• [THE EXERCISE]: Print again only this span: the line with "Keep writing the", the line with "if empty is", and all lines between them, exactly as given.

• [DATA SECTION]:
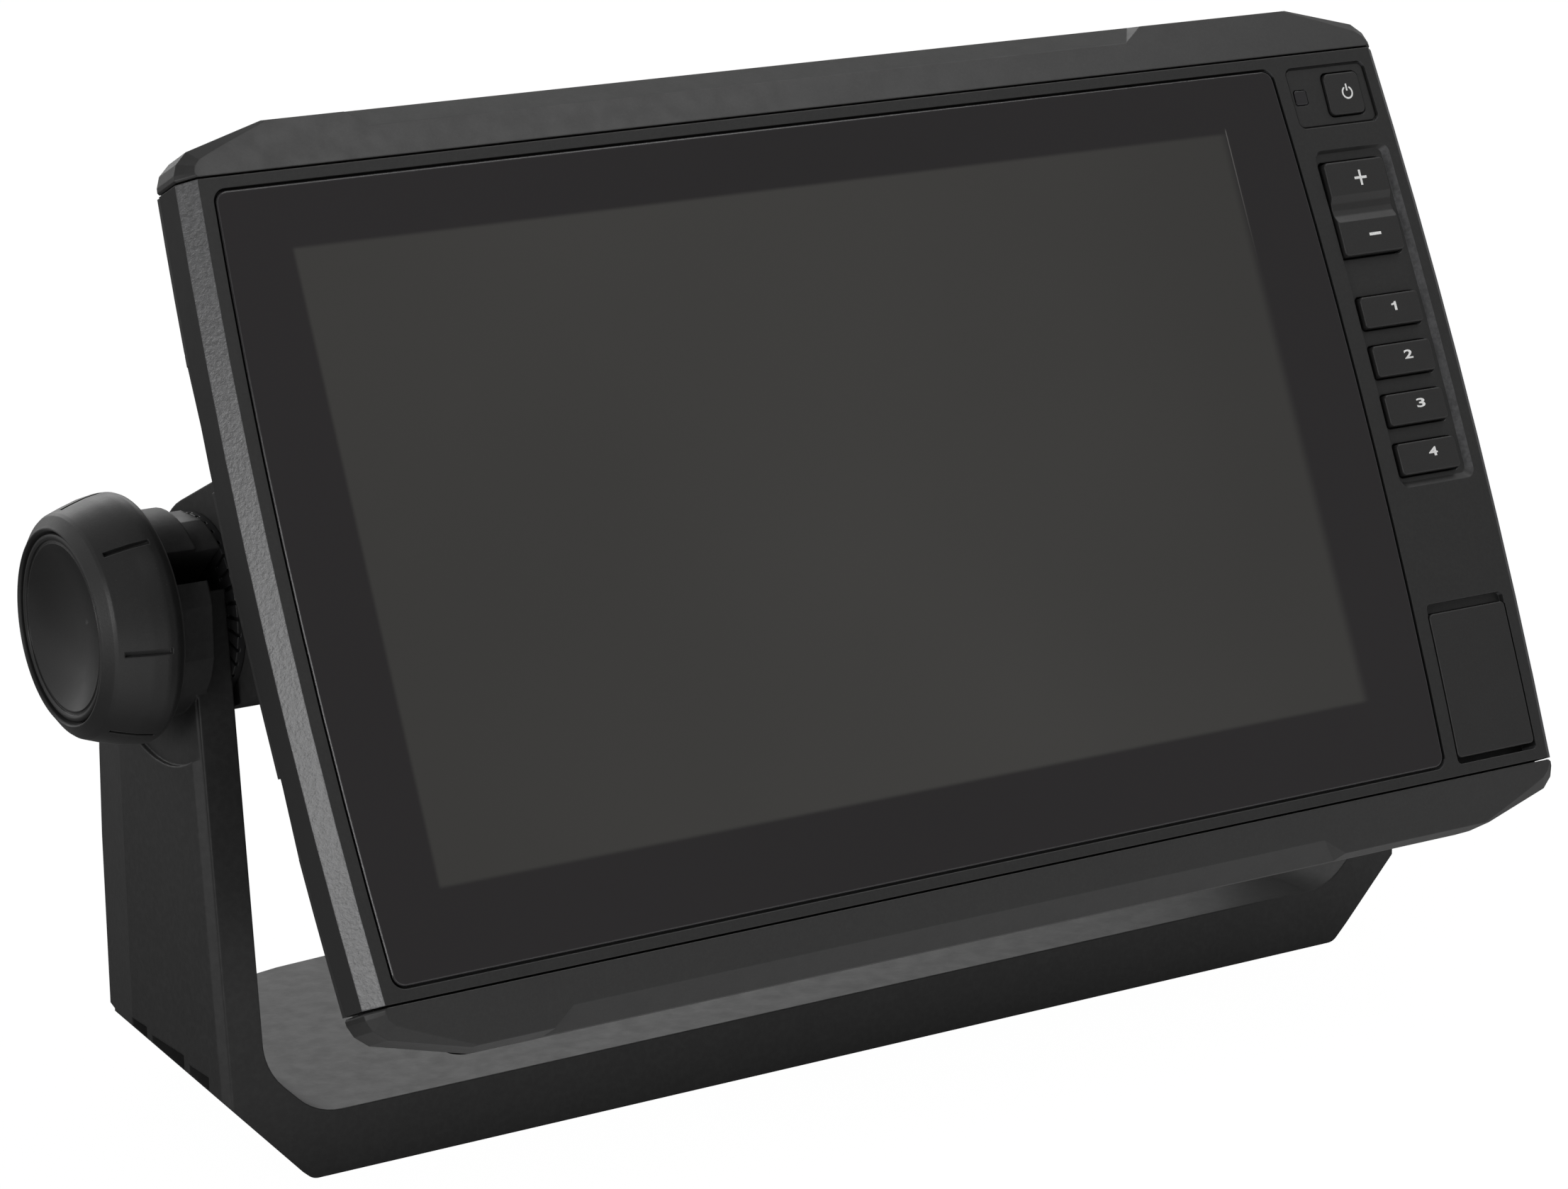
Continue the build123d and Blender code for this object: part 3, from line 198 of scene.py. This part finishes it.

* * *

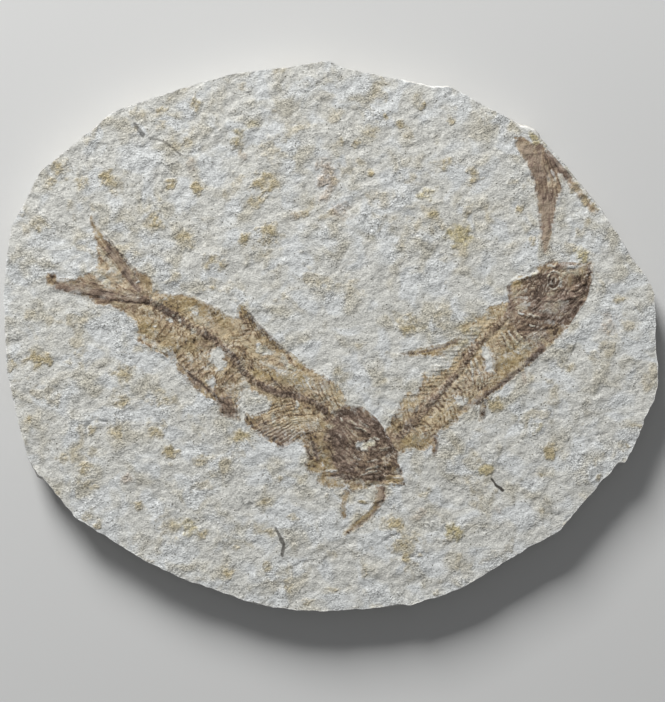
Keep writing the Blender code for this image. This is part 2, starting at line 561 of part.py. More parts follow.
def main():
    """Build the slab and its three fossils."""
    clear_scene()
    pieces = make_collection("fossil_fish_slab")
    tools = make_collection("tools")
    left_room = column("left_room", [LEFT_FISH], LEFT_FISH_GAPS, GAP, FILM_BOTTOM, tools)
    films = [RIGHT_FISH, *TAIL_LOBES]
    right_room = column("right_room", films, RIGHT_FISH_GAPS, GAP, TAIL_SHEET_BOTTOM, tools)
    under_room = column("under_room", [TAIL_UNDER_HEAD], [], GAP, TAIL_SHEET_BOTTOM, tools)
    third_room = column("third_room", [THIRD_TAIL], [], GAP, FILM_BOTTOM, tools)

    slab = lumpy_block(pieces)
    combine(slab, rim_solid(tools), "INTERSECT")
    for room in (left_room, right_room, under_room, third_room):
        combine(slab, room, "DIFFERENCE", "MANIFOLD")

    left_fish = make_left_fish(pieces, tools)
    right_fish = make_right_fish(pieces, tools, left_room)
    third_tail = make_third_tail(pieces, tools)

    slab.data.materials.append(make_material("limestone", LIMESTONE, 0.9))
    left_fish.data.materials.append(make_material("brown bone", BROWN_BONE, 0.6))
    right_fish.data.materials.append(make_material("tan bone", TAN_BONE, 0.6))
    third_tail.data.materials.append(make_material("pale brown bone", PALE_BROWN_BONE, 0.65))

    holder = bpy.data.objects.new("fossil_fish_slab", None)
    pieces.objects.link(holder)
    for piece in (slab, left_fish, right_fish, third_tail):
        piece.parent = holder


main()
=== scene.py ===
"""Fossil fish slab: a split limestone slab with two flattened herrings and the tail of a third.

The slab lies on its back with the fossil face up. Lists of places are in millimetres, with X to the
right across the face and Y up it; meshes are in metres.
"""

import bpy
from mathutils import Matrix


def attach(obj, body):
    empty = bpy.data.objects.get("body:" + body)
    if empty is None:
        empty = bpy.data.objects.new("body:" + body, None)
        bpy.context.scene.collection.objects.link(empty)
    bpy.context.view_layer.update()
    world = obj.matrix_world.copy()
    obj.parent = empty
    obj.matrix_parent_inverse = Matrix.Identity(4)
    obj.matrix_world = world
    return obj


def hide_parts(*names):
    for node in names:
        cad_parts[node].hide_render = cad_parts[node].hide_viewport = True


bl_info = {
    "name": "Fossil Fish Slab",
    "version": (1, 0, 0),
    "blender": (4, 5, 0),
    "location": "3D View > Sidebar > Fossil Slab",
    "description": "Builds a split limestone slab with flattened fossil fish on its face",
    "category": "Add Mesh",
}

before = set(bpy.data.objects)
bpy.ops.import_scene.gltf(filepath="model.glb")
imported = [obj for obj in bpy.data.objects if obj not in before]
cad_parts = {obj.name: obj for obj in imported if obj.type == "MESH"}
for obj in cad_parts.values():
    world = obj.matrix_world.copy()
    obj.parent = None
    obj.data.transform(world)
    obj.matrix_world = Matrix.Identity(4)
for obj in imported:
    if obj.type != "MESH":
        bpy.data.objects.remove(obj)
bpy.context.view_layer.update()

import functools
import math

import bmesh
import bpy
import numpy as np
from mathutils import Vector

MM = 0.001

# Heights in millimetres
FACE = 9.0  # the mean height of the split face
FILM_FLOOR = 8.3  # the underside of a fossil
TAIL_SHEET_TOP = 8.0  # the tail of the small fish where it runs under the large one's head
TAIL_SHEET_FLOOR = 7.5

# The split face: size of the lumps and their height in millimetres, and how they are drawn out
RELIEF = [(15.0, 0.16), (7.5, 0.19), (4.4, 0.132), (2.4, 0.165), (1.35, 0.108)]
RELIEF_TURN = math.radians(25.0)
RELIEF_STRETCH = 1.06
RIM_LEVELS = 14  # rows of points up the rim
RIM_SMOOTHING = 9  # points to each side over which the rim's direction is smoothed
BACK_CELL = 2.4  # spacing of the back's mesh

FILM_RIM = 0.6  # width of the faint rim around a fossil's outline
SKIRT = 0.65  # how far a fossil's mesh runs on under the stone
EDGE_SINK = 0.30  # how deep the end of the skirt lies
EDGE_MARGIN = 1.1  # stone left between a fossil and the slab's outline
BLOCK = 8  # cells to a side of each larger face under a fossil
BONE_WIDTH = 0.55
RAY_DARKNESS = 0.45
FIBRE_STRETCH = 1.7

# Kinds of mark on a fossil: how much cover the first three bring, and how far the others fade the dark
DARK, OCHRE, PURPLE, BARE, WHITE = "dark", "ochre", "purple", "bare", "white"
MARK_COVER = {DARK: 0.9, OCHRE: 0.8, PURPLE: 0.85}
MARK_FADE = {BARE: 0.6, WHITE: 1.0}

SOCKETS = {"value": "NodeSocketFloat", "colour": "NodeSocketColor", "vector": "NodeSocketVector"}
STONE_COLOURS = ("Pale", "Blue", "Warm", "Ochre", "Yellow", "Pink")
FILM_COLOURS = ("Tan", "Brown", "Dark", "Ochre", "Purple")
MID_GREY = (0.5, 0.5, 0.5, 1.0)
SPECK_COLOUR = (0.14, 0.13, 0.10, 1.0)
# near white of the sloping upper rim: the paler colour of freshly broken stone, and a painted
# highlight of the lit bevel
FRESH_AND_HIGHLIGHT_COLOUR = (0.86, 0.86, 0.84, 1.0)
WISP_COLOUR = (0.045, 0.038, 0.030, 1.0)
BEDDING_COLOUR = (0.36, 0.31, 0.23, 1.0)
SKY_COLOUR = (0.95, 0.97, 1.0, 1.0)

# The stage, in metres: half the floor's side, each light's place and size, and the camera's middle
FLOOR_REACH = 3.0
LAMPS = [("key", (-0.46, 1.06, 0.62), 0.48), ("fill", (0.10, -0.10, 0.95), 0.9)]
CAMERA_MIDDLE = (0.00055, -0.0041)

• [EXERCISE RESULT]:
Keep writing the Blender code for this image. This is part 2, starting at line 561 of part.py. More parts follow.
def main():
    """Build the slab and its three fossils."""
    clear_scene()
    pieces = make_collection("fossil_fish_slab")
    tools = make_collection("tools")
    left_room = column("left_room", [LEFT_FISH], LEFT_FISH_GAPS, GAP, FILM_BOTTOM, tools)
    films = [RIGHT_FISH, *TAIL_LOBES]
    right_room = column("right_room", films, RIGHT_FISH_GAPS, GAP, TAIL_SHEET_BOTTOM, tools)
    under_room = column("under_room", [TAIL_UNDER_HEAD], [], GAP, TAIL_SHEET_BOTTOM, tools)
    third_room = column("third_room", [THIRD_TAIL], [], GAP, FILM_BOTTOM, tools)

    slab = lumpy_block(pieces)
    combine(slab, rim_solid(tools), "INTERSECT")
    for room in (left_room, right_room, under_room, third_room):
        combine(slab, room, "DIFFERENCE", "MANIFOLD")

    left_fish = make_left_fish(pieces, tools)
    right_fish = make_right_fish(pieces, tools, left_room)
    third_tail = make_third_tail(pieces, tools)

    slab.data.materials.append(make_material("limestone", LIMESTONE, 0.9))
    left_fish.data.materials.append(make_material("brown bone", BROWN_BONE, 0.6))
    right_fish.data.materials.append(make_material("tan bone", TAN_BONE, 0.6))
    third_tail.data.materials.append(make_material("pale brown bone", PALE_BROWN_BONE, 0.65))

    holder = bpy.data.objects.new("fossil_fish_slab", None)
    pieces.objects.link(holder)
    for piece in (slab, left_fish, right_fish, third_tail):
        piece.parent = holder


main()
=== scene.py ===
"""Fossil fish slab: a split limestone slab with two flattened herrings and the tail of a third.

The slab lies on its back with the fossil face up. Lists of places are in millimetres, with X to the
right across the face and Y up it; meshes are in metres.
"""

import bpy
from mathutils import Matrix


def attach(obj, body):
    empty = bpy.data.objects.get("body:" + body)
    if empty is None:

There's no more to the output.